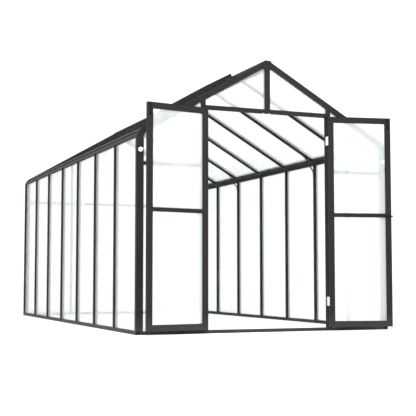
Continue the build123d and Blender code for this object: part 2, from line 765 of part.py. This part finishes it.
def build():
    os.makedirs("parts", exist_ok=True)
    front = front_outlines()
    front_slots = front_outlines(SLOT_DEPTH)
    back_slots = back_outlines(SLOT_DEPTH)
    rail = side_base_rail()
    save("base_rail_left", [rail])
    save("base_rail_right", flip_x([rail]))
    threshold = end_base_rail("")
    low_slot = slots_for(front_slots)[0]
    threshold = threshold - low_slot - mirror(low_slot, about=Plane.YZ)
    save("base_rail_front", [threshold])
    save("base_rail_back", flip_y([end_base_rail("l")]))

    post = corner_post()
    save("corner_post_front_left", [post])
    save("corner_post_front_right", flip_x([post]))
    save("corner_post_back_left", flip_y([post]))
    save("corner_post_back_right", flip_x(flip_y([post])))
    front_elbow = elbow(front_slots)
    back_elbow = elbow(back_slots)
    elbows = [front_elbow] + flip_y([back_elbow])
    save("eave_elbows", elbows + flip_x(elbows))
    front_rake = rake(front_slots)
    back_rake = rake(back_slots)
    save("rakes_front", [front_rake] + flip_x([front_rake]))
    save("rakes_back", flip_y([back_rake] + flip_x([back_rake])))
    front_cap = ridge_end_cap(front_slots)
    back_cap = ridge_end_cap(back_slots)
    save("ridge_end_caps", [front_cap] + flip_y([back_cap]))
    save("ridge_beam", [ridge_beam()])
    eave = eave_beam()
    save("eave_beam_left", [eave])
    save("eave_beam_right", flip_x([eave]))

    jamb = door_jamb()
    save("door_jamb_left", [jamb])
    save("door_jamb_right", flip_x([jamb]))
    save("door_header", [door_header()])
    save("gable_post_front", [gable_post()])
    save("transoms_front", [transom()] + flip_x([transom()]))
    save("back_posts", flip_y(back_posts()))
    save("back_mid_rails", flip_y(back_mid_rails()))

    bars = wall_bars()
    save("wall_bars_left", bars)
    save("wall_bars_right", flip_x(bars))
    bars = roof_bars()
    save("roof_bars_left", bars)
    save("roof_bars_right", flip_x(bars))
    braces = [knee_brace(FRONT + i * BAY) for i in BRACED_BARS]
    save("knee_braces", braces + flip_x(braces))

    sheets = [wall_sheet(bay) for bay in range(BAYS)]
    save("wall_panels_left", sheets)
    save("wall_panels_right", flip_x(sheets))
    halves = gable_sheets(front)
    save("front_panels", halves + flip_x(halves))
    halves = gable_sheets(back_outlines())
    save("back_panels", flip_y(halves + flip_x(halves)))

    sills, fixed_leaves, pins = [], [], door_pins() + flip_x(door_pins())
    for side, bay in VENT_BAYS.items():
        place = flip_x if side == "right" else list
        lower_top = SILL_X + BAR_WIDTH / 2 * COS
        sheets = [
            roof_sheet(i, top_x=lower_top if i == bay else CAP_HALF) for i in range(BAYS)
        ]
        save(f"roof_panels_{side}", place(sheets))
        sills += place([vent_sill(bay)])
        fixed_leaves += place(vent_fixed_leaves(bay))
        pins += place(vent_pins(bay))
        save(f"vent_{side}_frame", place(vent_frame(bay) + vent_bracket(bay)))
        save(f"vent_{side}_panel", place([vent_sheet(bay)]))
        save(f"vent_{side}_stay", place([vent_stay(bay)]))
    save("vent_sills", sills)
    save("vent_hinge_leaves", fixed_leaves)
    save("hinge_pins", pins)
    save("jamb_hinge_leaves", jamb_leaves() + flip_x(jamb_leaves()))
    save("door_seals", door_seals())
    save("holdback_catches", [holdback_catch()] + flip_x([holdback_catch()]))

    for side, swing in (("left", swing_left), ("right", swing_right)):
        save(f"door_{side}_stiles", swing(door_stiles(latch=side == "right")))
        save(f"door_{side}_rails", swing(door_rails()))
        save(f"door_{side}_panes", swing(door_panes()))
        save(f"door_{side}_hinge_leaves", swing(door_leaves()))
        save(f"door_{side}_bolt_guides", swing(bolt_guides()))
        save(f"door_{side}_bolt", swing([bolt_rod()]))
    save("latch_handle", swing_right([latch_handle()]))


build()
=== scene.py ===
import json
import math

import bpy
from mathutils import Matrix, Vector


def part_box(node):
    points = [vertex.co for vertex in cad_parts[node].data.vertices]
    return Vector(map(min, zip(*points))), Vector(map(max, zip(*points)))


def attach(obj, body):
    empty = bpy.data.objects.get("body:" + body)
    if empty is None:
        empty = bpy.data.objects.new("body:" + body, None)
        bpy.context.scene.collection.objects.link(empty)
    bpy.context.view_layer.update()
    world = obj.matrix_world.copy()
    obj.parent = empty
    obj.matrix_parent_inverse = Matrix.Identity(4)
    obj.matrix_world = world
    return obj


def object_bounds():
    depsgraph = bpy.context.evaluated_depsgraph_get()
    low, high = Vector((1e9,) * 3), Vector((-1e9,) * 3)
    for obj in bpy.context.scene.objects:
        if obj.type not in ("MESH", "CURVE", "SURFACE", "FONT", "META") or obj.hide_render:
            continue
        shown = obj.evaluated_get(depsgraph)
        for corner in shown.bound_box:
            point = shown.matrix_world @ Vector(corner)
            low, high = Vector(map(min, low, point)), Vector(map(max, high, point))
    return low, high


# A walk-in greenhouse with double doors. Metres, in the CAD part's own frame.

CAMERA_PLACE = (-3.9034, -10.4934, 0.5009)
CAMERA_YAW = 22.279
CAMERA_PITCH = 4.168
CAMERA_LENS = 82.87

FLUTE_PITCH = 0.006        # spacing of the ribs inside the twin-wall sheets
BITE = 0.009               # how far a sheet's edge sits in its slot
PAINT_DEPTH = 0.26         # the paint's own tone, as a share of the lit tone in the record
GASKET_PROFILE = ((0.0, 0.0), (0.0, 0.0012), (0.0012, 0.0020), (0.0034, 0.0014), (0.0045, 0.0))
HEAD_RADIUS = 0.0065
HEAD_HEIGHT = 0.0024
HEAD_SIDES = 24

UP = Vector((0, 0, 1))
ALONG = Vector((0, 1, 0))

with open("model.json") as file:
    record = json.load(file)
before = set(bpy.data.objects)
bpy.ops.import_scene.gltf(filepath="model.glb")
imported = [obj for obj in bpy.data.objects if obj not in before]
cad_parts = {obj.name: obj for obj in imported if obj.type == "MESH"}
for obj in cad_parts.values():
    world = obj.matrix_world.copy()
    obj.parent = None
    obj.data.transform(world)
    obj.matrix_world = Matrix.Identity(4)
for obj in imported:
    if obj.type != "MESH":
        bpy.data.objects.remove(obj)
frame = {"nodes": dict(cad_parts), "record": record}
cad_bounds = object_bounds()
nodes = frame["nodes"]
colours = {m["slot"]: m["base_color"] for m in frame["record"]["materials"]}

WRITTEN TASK
From the line containing "for side, swing" down to the line containing "# A walk-in" in the material above, reproduce every line exactly, including the two end lines.

ANSWER FOR THE TASK
    for side, swing in (("left", swing_left), ("right", swing_right)):
        save(f"door_{side}_stiles", swing(door_stiles(latch=side == "right")))
        save(f"door_{side}_rails", swing(door_rails()))
        save(f"door_{side}_panes", swing(door_panes()))
        save(f"door_{side}_hinge_leaves", swing(door_leaves()))
        save(f"door_{side}_bolt_guides", swing(bolt_guides()))
        save(f"door_{side}_bolt", swing([bolt_rod()]))
    save("latch_handle", swing_right([latch_handle()]))


build()
=== scene.py ===
import json
import math

import bpy
from mathutils import Matrix, Vector


def part_box(node):
    points = [vertex.co for vertex in cad_parts[node].data.vertices]
    return Vector(map(min, zip(*points))), Vector(map(max, zip(*points)))


def attach(obj, body):
    empty = bpy.data.objects.get("body:" + body)
    if empty is None:
        empty = bpy.data.objects.new("body:" + body, None)
        bpy.context.scene.collection.objects.link(empty)
    bpy.context.view_layer.update()
    world = obj.matrix_world.copy()
    obj.parent = empty
    obj.matrix_parent_inverse = Matrix.Identity(4)
    obj.matrix_world = world
    return obj


def object_bounds():
    depsgraph = bpy.context.evaluated_depsgraph_get()
    low, high = Vector((1e9,) * 3), Vector((-1e9,) * 3)
    for obj in bpy.context.scene.objects:
        if obj.type not in ("MESH", "CURVE", "SURFACE", "FONT", "META") or obj.hide_render:
            continue
        shown = obj.evaluated_get(depsgraph)
        for corner in shown.bound_box:
            point = shown.matrix_world @ Vector(corner)
            low, high = Vector(map(min, low, point)), Vector(map(max, high, point))
    return low, high


# A walk-in greenhouse with double doors. Metres, in the CAD part's own frame.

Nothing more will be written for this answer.